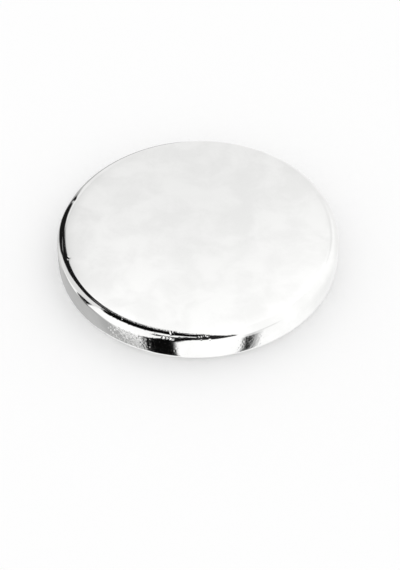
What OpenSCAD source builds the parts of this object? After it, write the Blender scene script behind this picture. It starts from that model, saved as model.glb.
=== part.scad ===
// Disc magnet: one solid disc of sintered magnet alloy, pressed, sintered,
// ground flat, edge-broken and bright nickel plated all over. The plating is
// a skin of about 0.02 mm and is part of the solid.
// Frame: millimetres, +Z up. The disc lies on z = 0 with its axis on Z.

/* [Disc] */
// Diameter of the disc
disc_d = 25; // [12:0.5:80]
// Thickness of the disc, from face to face
disc_t = 3; // [2.5:0.1:20]

/* [Edge] */
// Leg of the 45 degree chamfer, measured along the face and along the side
edge_c = 0.5; // [0.1:0.05:0.65]
// How much of the chamfer its two rounded corners take up: 1 leaves no flat
edge_round = 0.6; // [0.1:0.05:1]

/* [Finish] */
// Colour of the bright nickel plating
plate_colour = "gainsboro"; // [gainsboro, silver, lightgrey]

/* [Hidden] */
$fn = 180;

disc_r = disc_d / 2;
// A corner of the chamfer turns the surface through 45 degrees.
corner_turn = 45;
// Length from a sharp corner to where its rounding starts
corner_tangent = edge_round * edge_c / sqrt(2);
// Radius of that rounding
corner_r = corner_tangent / tan(corner_turn / 2);
// The same length measured along the face or the side, on the chamfer itself
corner_step = corner_tangent * cos(corner_turn);
// Where the flat face and the straight side end
face_r = disc_r - edge_c - corner_tangent;
side_z = edge_c + corner_tangent;

// Lower right quarter of the section: straight lines between the ends of the
// roundings, and one circle inside each corner that touches those ends.
module edge_section() {
    polygon([
        [0, 0],
        [face_r, 0],
        [disc_r - edge_c + corner_step, corner_step],
        [disc_r - corner_step, edge_c - corner_step],
        [disc_r, side_z],
        [disc_r, disc_t / 2],
        [0, disc_t / 2],
    ]);
    translate([face_r, corner_r]) circle(r = corner_r);
    translate([disc_r - corner_r, side_z]) circle(r = corner_r);
}

// Whole right-hand section: the quarter and its mirror image above mid height,
// with nothing left of the axis.
module disc_section() {
    intersection() {
        union() {
            edge_section();
            translate([0, disc_t]) mirror([0, 1]) edge_section();
        }
        square([disc_r, disc_t]);
    }
}

// The magnet itself, one turned solid with the same edge on both faces
module magnet_disc() {
    color(plate_colour)
        rotate_extrude() disc_section();
}

magnet_disc();
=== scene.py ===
import math

import bpy
import numpy as np
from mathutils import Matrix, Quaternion, Vector


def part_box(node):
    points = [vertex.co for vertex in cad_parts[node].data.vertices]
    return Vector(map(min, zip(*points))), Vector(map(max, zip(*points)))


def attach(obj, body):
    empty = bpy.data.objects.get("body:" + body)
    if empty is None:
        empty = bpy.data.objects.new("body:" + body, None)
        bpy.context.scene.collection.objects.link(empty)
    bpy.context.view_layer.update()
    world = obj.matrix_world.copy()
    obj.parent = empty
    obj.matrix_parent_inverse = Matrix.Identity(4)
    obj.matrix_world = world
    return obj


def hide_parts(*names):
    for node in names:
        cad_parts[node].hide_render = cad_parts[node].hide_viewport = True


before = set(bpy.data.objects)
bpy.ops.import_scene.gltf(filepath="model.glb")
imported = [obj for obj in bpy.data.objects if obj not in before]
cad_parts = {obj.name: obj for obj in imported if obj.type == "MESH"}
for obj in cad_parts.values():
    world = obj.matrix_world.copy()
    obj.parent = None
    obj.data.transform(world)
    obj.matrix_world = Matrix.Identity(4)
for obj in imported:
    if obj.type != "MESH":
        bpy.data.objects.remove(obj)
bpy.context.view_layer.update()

# --- Camera -------------------------------------------------------------------
# A long lens a hand's length away looks down on the disc from the front. It is
# aimed a little in front of the disc's middle, and held slightly out of level.
MM = 0.001
lens_mm = 128.0
camera_elevation = math.radians(47.05)
camera_roll = math.radians(-1.5)
camera_distance = 179.5 * MM
camera_aim = Vector((0.1, -3.5, 0.0)) * MM

looking = Vector((0.0, math.cos(camera_elevation), -math.sin(camera_elevation)))
camera_data = bpy.data.cameras.new("camera")
camera_data.lens = lens_mm
camera_data.clip_start = 10 * MM
camera = bpy.data.objects.new("camera", camera_data)
bpy.context.scene.collection.objects.link(camera)
camera.location = camera_aim - camera_distance * looking
camera.rotation_mode = "QUATERNION"
camera.rotation_quaternion = looking.to_track_quat("-Z", "Y") @ Quaternion((0, 0, 1), camera_roll)
bpy.context.scene.camera = camera
bpy.context.scene.view_settings.view_transform = "Standard"

# --- The magnet ---------------------------------------------------------------
# One disc of sintered magnet alloy. Its faces and its side are ground, its
# edges are chamfered and tumbled round, and bright nickel is plated all over.
low_corner, high_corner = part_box("magnet_disc")
disc_r = (high_corner.x - low_corner.x) / 2
disc_t = high_corner.z - low_corner.z

upper_corner = 0.60 * MM                  # lengths along the edge: from the face to the chamfer,
chamfer_flat = 0.20 * MM                  # the chamfer,
lower_corner = 0.40 * MM                  # and from the chamfer to the side
chamfer_crown = math.radians(3)           # tumbling leaves the chamfer this much short of flat
rolloff_width = 0.8 * MM                  # and wears the face down a little near its edge
rolloff_slope = math.radians(0.8)
corner_focus = 0.45                       # share by which a corner turns faster at its middle
side_swell = 0.015 * MM                   # the side is this much fuller at mid height
side_lean = math.radians(2.0)             # so it leans about this much where it meets the edges

around = 1280                             # points round the disc
face_rows = 4                             # rows of points from the middle of a face to its edge
side_rows = 8                             # and down the side, between the two edges
lower_fineness = 0.4                      # rows on the lower edge, as a share of the upper one's


def edge_path(fineness):
    """Radius and height from the flat of the face to the top of the side, as the running
    sum of short steps. The slope turns from each stretch's start to its end in even parts,
    less a sine wave that makes the corners tightest at their middle."""
    upper_slope = math.radians(45) - chamfer_crown
    lower_slope = math.radians(45) + chamfer_crown
    stretches = [                         # length, slope at its start and end, number of steps
        (rolloff_width, 0.0, rolloff_slope, 5),
        (upper_corner, rolloff_slope, upper_slope, 18),
        (chamfer_flat, upper_slope, lower_slope, 5),
        (lower_corner, lower_slope, math.radians(90) - side_lean, 14),
    ]
    slope, step = [], []
    for length, start, end, steps in stretches:
        count = round(steps * fineness)
        share = (np.arange(count) + 0.5) / count
        share = share - corner_focus * np.sin(2 * math.pi * share) / (2 * math.pi)
        slope.append(start + (end - start) * share)
        step.append(np.full(count, length / count))
    slope = np.concatenate(slope)
    step = np.concatenate(step)
    radius = np.concatenate([[0.0], np.cumsum(step * np.cos(slope))])
    height = np.concatenate([[0.0], -np.cumsum(step * np.sin(slope))])
    return np.stack([radius + disc_r - side_swell - radius[-1], height + disc_t])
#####
● **The exercise**
Write down every line of the data exactly as it appears above.

● **Final result**
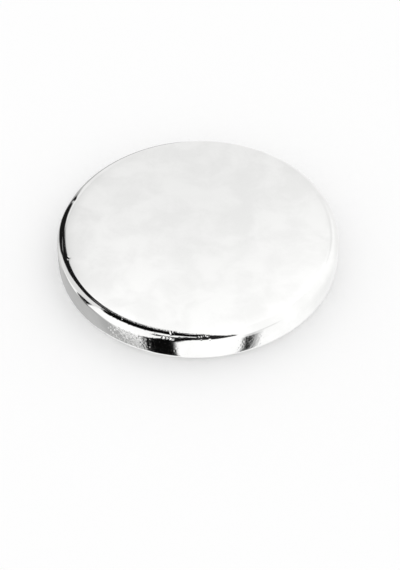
What OpenSCAD source builds the parts of this object? After it, write the Blender scene script behind this picture. It starts from that model, saved as model.glb.
=== part.scad ===
// Disc magnet: one solid disc of sintered magnet alloy, pressed, sintered,
// ground flat, edge-broken and bright nickel plated all over. The plating is
// a skin of about 0.02 mm and is part of the solid.
// Frame: millimetres, +Z up. The disc lies on z = 0 with its axis on Z.

/* [Disc] */
// Diameter of the disc
disc_d = 25; // [12:0.5:80]
// Thickness of the disc, from face to face
disc_t = 3; // [2.5:0.1:20]

/* [Edge] */
// Leg of the 45 degree chamfer, measured along the face and along the side
edge_c = 0.5; // [0.1:0.05:0.65]
// How much of the chamfer its two rounded corners take up: 1 leaves no flat
edge_round = 0.6; // [0.1:0.05:1]

/* [Finish] */
// Colour of the bright nickel plating
plate_colour = "gainsboro"; // [gainsboro, silver, lightgrey]

/* [Hidden] */
$fn = 180;

disc_r = disc_d / 2;
// A corner of the chamfer turns the surface through 45 degrees.
corner_turn = 45;
// Length from a sharp corner to where its rounding starts
corner_tangent = edge_round * edge_c / sqrt(2);
// Radius of that rounding
corner_r = corner_tangent / tan(corner_turn / 2);
// The same length measured along the face or the side, on the chamfer itself
corner_step = corner_tangent * cos(corner_turn);
// Where the flat face and the straight side end
face_r = disc_r - edge_c - corner_tangent;
side_z = edge_c + corner_tangent;

// Lower right quarter of the section: straight lines between the ends of the
// roundings, and one circle inside each corner that touches those ends.
module edge_section() {
    polygon([
        [0, 0],
        [face_r, 0],
        [disc_r - edge_c + corner_step, corner_step],
        [disc_r - corner_step, edge_c - corner_step],
        [disc_r, side_z],
        [disc_r, disc_t / 2],
        [0, disc_t / 2],
    ]);
    translate([face_r, corner_r]) circle(r = corner_r);
    translate([disc_r - corner_r, side_z]) circle(r = corner_r);
}

// Whole right-hand section: the quarter and its mirror image above mid height,
// with nothing left of the axis.
module disc_section() {
    intersection() {
        union() {
            edge_section();
            translate([0, disc_t]) mirror([0, 1]) edge_section();
        }
        square([disc_r, disc_t]);
    }
}

// The magnet itself, one turned solid with the same edge on both faces
module magnet_disc() {
    color(plate_colour)
        rotate_extrude() disc_section();
}

magnet_disc();
=== scene.py ===
import math

import bpy
import numpy as np
from mathutils import Matrix, Quaternion, Vector


def part_box(node):
    points = [vertex.co for vertex in cad_parts[node].data.vertices]
    return Vector(map(min, zip(*points))), Vector(map(max, zip(*points)))


def attach(obj, body):
    empty = bpy.data.objects.get("body:" + body)
    if empty is None:
        empty = bpy.data.objects.new("body:" + body, None)
        bpy.context.scene.collection.objects.link(empty)
    bpy.context.view_layer.update()
    world = obj.matrix_world.copy()
    obj.parent = empty
    obj.matrix_parent_inverse = Matrix.Identity(4)
    obj.matrix_world = world
    return obj


def hide_parts(*names):
    for node in names:
        cad_parts[node].hide_render = cad_parts[node].hide_viewport = True


before = set(bpy.data.objects)
bpy.ops.import_scene.gltf(filepath="model.glb")
imported = [obj for obj in bpy.data.objects if obj not in before]
cad_parts = {obj.name: obj for obj in imported if obj.type == "MESH"}
for obj in cad_parts.values():
    world = obj.matrix_world.copy()
    obj.parent = None
    obj.data.transform(world)
    obj.matrix_world = Matrix.Identity(4)
for obj in imported:
    if obj.type != "MESH":
        bpy.data.objects.remove(obj)
bpy.context.view_layer.update()

# --- Camera -------------------------------------------------------------------
# A long lens a hand's length away looks down on the disc from the front. It is
# aimed a little in front of the disc's middle, and held slightly out of level.
MM = 0.001
lens_mm = 128.0
camera_elevation = math.radians(47.05)
camera_roll = math.radians(-1.5)
camera_distance = 179.5 * MM
camera_aim = Vector((0.1, -3.5, 0.0)) * MM

looking = Vector((0.0, math.cos(camera_elevation), -math.sin(camera_elevation)))
camera_data = bpy.data.cameras.new("camera")
camera_data.lens = lens_mm
camera_data.clip_start = 10 * MM
camera = bpy.data.objects.new("camera", camera_data)
bpy.context.scene.collection.objects.link(camera)
camera.location = camera_aim - camera_distance * looking
camera.rotation_mode = "QUATERNION"
camera.rotation_quaternion = looking.to_track_quat("-Z", "Y") @ Quaternion((0, 0, 1), camera_roll)
bpy.context.scene.camera = camera
bpy.context.scene.view_settings.view_transform = "Standard"

# --- The magnet ---------------------------------------------------------------
# One disc of sintered magnet alloy. Its faces and its side are ground, its
# edges are chamfered and tumbled round, and bright nickel is plated all over.
low_corner, high_corner = part_box("magnet_disc")
disc_r = (high_corner.x - low_corner.x) / 2
disc_t = high_corner.z - low_corner.z

upper_corner = 0.60 * MM                  # lengths along the edge: from the face to the chamfer,
chamfer_flat = 0.20 * MM                  # the chamfer,
lower_corner = 0.40 * MM                  # and from the chamfer to the side
chamfer_crown = math.radians(3)           # tumbling leaves the chamfer this much short of flat
rolloff_width = 0.8 * MM                  # and wears the face down a little near its edge
rolloff_slope = math.radians(0.8)
corner_focus = 0.45                       # share by which a corner turns faster at its middle
side_swell = 0.015 * MM                   # the side is this much fuller at mid height
side_lean = math.radians(2.0)             # so it leans about this much where it meets the edges

around = 1280                             # points round the disc
face_rows = 4                             # rows of points from the middle of a face to its edge
side_rows = 8                             # and down the side, between the two edges
lower_fineness = 0.4                      # rows on the lower edge, as a share of the upper one's


def edge_path(fineness):
    """Radius and height from the flat of the face to the top of the side, as the running
    sum of short steps. The slope turns from each stretch's start to its end in even parts,
    less a sine wave that makes the corners tightest at their middle."""
    upper_slope = math.radians(45) - chamfer_crown
    lower_slope = math.radians(45) + chamfer_crown
    stretches = [                         # length, slope at its start and end, number of steps
        (rolloff_width, 0.0, rolloff_slope, 5),
        (upper_corner, rolloff_slope, upper_slope, 18),
        (chamfer_flat, upper_slope, lower_slope, 5),
        (lower_corner, lower_slope, math.radians(90) - side_lean, 14),
    ]
    slope, step = [], []
    for length, start, end, steps in stretches:
        count = round(steps * fineness)
        share = (np.arange(count) + 0.5) / count
        share = share - corner_focus * np.sin(2 * math.pi * share) / (2 * math.pi)
        slope.append(start + (end - start) * share)
        step.append(np.full(count, length / count))
    slope = np.concatenate(slope)
    step = np.concatenate(step)
    radius = np.concatenate([[0.0], np.cumsum(step * np.cos(slope))])
    height = np.concatenate([[0.0], -np.cumsum(step * np.sin(slope))])
    return np.stack([radius + disc_r - side_swell - radius[-1], height + disc_t])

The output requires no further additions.